I have never understood the essential meaning to this repeated quote until today. I was in my history of photography class, which I am currently obsessed with, when my teacher repeated this phrase to me.
When you take a photograph (more so a candid shot), you are able to capture this particular person place or event in time and refer to it whenever you wish. If you fail to capture the shot, you loose the image and it is lost forever in history. How incredible is this idea? To re-live a sacred memory? Your memory's photographic counterpart is able to take you back to that time which you held so close to your heart. An image is so powerful becuase it allows us to see into our past, to a point where things have the capability to become to vivid. We literally re-live the memory in our heads while we gaze at the photo.

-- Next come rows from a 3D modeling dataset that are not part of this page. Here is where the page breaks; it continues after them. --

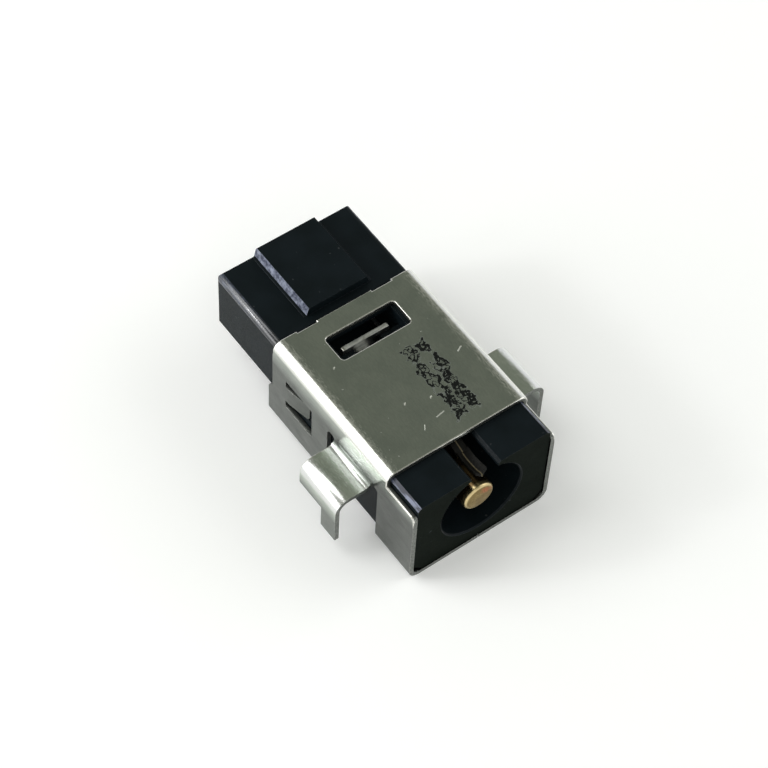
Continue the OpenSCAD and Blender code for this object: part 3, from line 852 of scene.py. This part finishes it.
# %% [markdown]
# ## Centre pin
# The pin is turned on a lathe, so it starts as a round bar: a cylinder at its size and place. The
# front rim is rounded with a bevel, the rear end is inset and drawn out into the thin spigot, and
# the spigot's end is widened into the riveted head.


# %% Centre pin
def pick_faces(piece, wanted):
    bpy.ops.object.mode_set(mode="OBJECT")
    for group in (piece.data.vertices, piece.data.edges, piece.data.polygons):
        for item in group:
            item.select = False
    for face in piece.data.polygons:
        face.select = wanted(face)
    bpy.ops.object.mode_set(mode="EDIT")


pin_r = (pin_high.x - pin_low.x) / 2
spigot_r = 0.4 * MM
head_r = 0.55 * MM
head = 0.28 * MM
tip_r = 0.18 * MM
shank_end = from_mouth(0, 9.2, 0).y
shank = shank_end - pin_low.y
deselect()
bpy.ops.mesh.primitive_cylinder_add(vertices=96, radius=pin_r, depth=shank,
                                    location=(0, pin_low.y + shank / 2, axis_z),
                                    rotation=(math.radians(90), 0, 0))
pin = bpy.context.object
pin.name = "centre_pin_gold"
bpy.ops.object.transform_apply(location=True, rotation=True, scale=True)
bpy.ops.object.mode_set(mode="EDIT")
bpy.ops.mesh.select_mode(type="FACE")

pick_faces(pin, lambda f: f.normal.y > 0.9)
bpy.ops.mesh.inset(thickness=pin_r - spigot_r)
spigot = pin_high.y - head - shank_end
bpy.ops.mesh.extrude_region_move(TRANSFORM_OT_translate={"value": (0, spigot, 0)})
bpy.ops.mesh.extrude_region_move(TRANSFORM_OT_translate={"value": (0, 0, 0)})
bpy.ops.transform.resize(value=(head_r / spigot_r, 1, head_r / spigot_r))
bpy.ops.mesh.extrude_region_move(TRANSFORM_OT_translate={"value": (0, head, 0)})

pick_faces(pin, lambda f: f.normal.y < -0.9)
bpy.ops.mesh.bevel(offset=tip_r, segments=5, affect="EDGES")
bpy.ops.mesh.select_all(action="SELECT")
bpy.ops.mesh.normals_make_consistent(inside=False)
bpy.ops.object.mode_set(mode="OBJECT")
bpy.ops.object.shade_smooth_by_angle(angle=math.radians(30))
pin.data.materials.append(gold)
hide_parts("centre_pin")
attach(pin, "root")
print("pin", [round(v / MM, 2) for v in pin.dimensions], "mm,", loose_ends(pin), "loose edges")
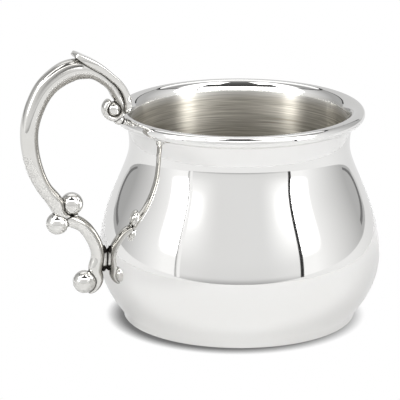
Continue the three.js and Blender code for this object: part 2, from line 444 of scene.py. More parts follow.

I raised my hand mid-way through my teacher's explanation and asked him a simple question. What if this photograph does not belong to our memory, rather someone else's? I paused and then resumed my thought process. How incredible is it that I can look at a photo taken by someone else at another time when I was not present and formulate my own memory that the photo belongs to? Now imagine 10 people or 20 people or 100 people looking at the photograph? Imagine how many memories can formulate from one photograph? This is the power of a photograph. It is a single image in time that provides its own narrative through the imagination of many different people.
Everyone views a photograph differently. A picture is worth a thousand words, or a thousand memories, depending on how many people are looking at the picture.